==== RECORDED INFORMATION ====
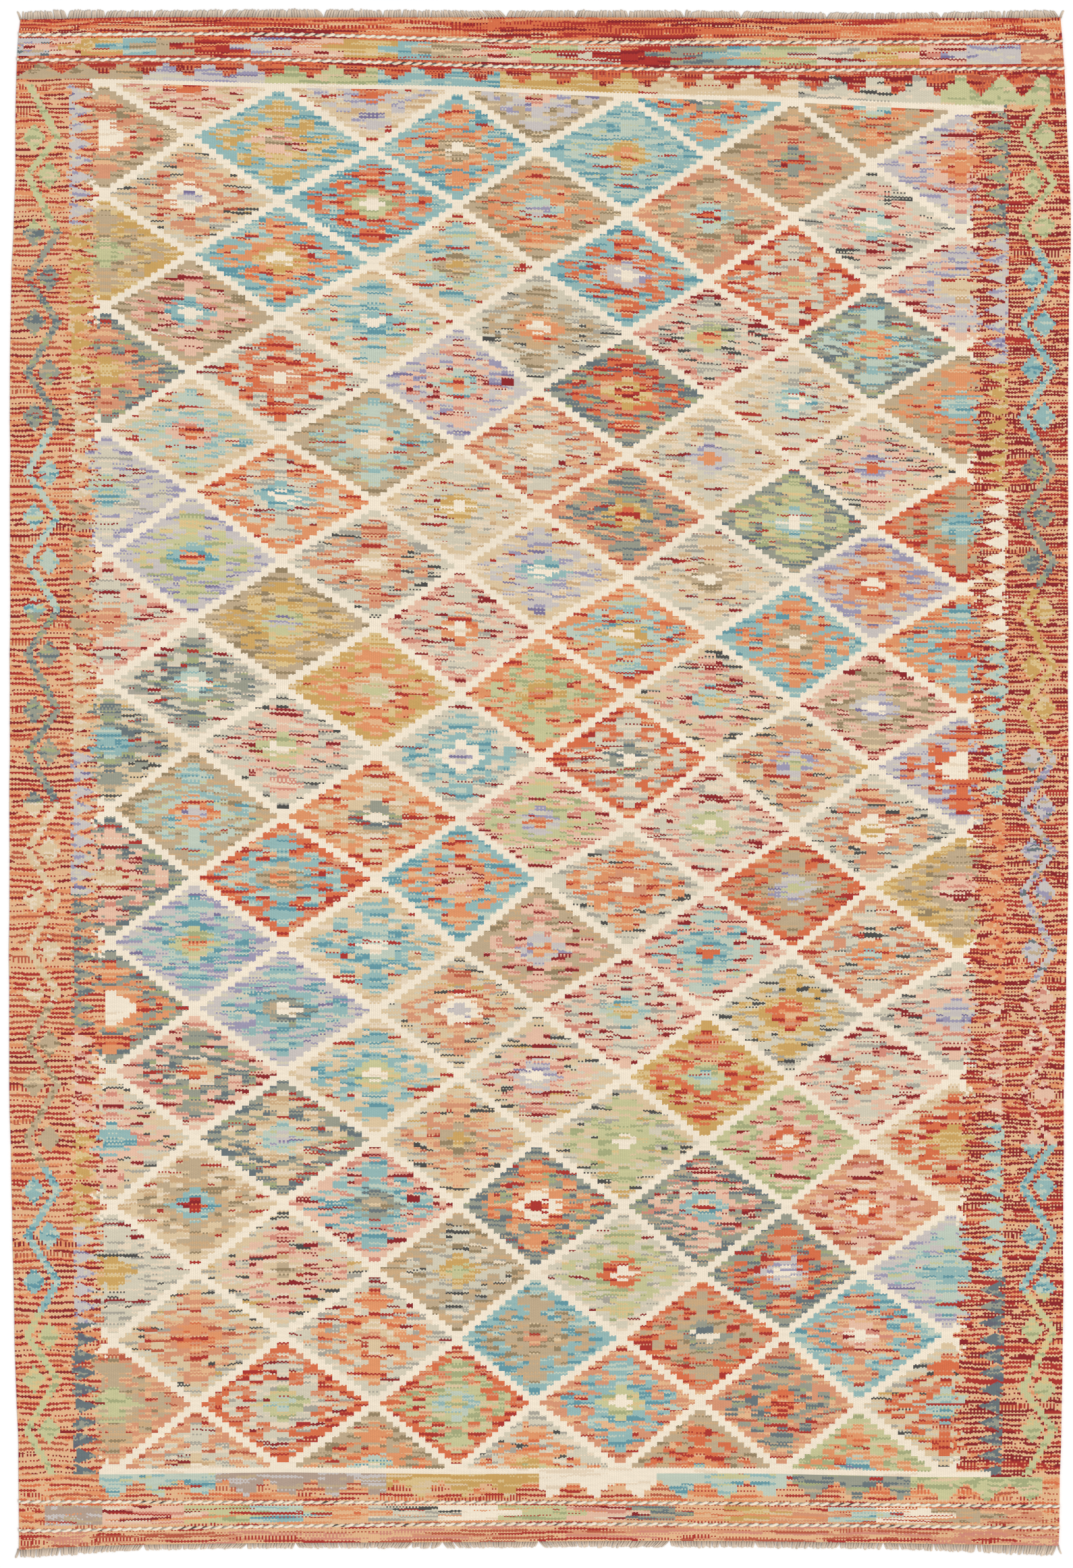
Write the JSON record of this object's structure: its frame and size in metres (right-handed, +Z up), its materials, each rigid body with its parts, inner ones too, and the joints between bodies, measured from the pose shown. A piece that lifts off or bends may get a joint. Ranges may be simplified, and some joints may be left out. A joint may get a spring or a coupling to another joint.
{
  "type": "flat-woven kilim rug with short warp fringe",
  "caption": "Flat-woven wool kilim rug lying flat, with a stepped diamond trellis, twined lines across its ends and a short fringe of warp ends.",
  "frame": {"origin": "under the middle of the rug's box, on the surface it lies on", "axes": "+Y along the rug towards its top end in the picture, +X across it to the picture's right, +Z up"},
  "size_m": [2.0467, 2.9846, 0.005],
  "materials": {
    "dyed_wool": "matte weft-faced hand-spun wool in many dyes",
    "warp_yarn": "matte undyed warp yarn"
  },
  "bodies": {
    "root": {"kilim_cloth": "dyed_wool", "fringe_top": "warp_yarn", "fringe_foot": "warp_yarn"}
  },
  "joints": []
}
====
Copy the material above back out, exactly as written.

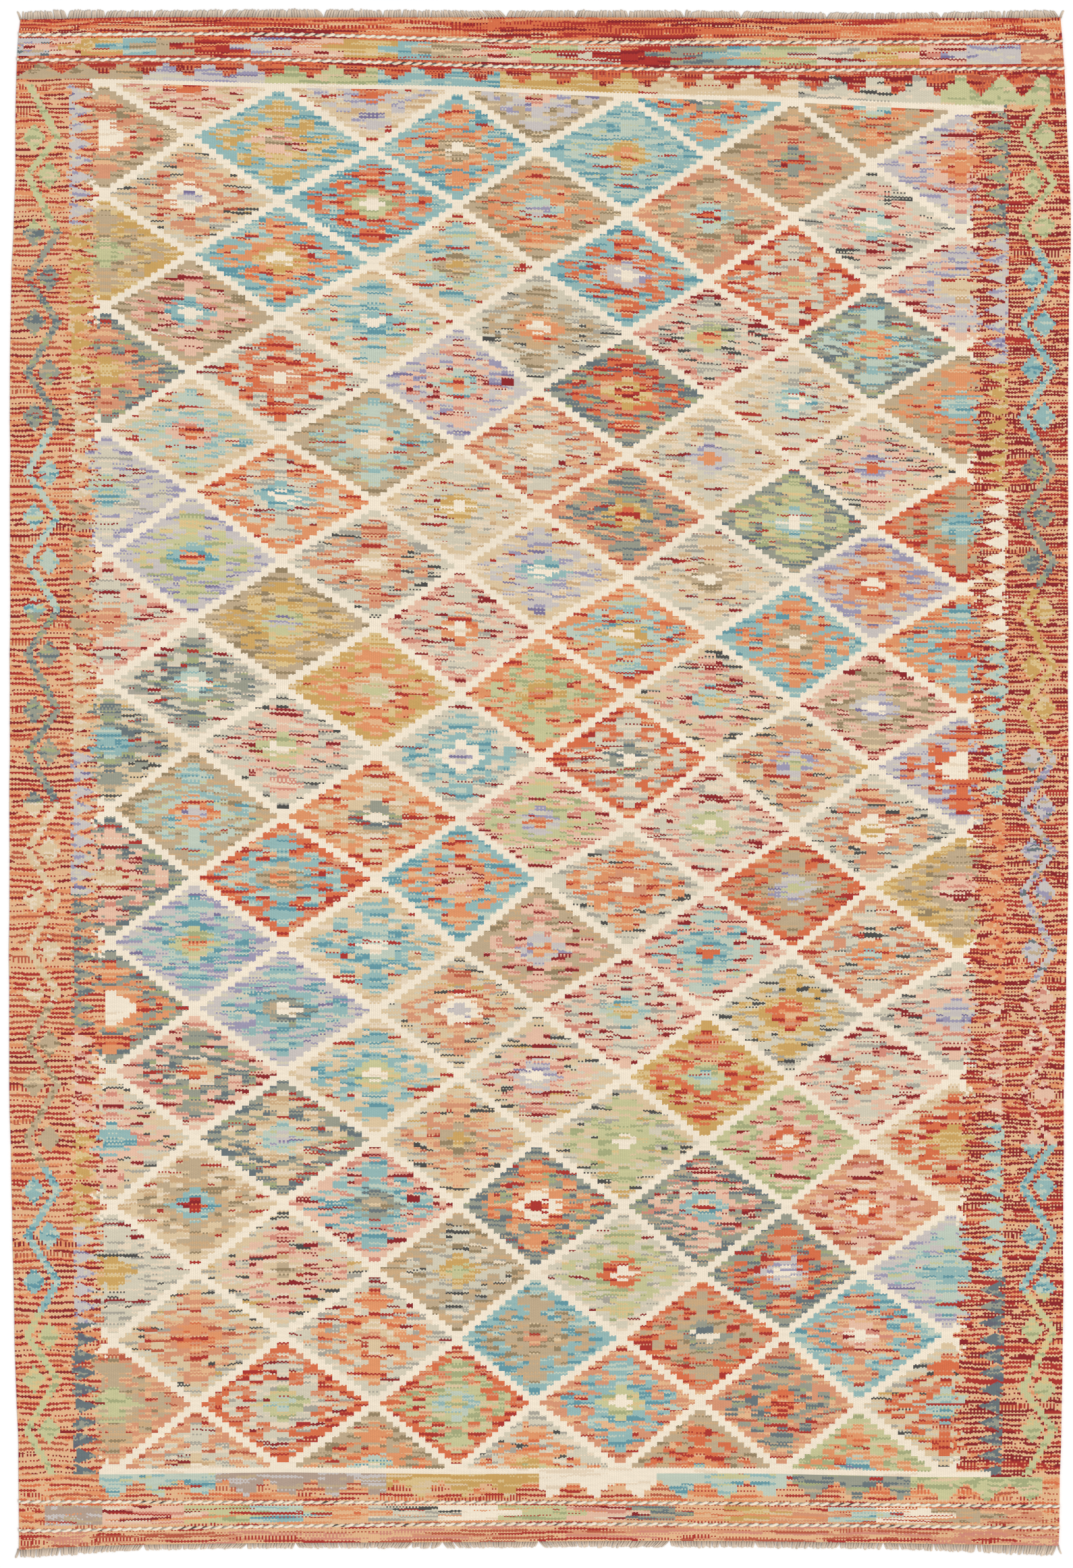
Write the JSON record of this object's structure: its frame and size in metres (right-handed, +Z up), its materials, each rigid body with its parts, inner ones too, and the joints between bodies, measured from the pose shown. A piece that lifts off or bends may get a joint. Ranges may be simplified, and some joints may be left out. A joint may get a spring or a coupling to another joint.
{
  "type": "flat-woven kilim rug with short warp fringe",
  "caption": "Flat-woven wool kilim rug lying flat, with a stepped diamond trellis, twined lines across its ends and a short fringe of warp ends.",
  "frame": {"origin": "under the middle of the rug's box, on the surface it lies on", "axes": "+Y along the rug towards its top end in the picture, +X across it to the picture's right, +Z up"},
  "size_m": [2.0467, 2.9846, 0.005],
  "materials": {
    "dyed_wool": "matte weft-faced hand-spun wool in many dyes",
    "warp_yarn": "matte undyed warp yarn"
  },
  "bodies": {
    "root": {"kilim_cloth": "dyed_wool", "fringe_top": "warp_yarn", "fringe_foot": "warp_yarn"}
  },
  "joints": []
}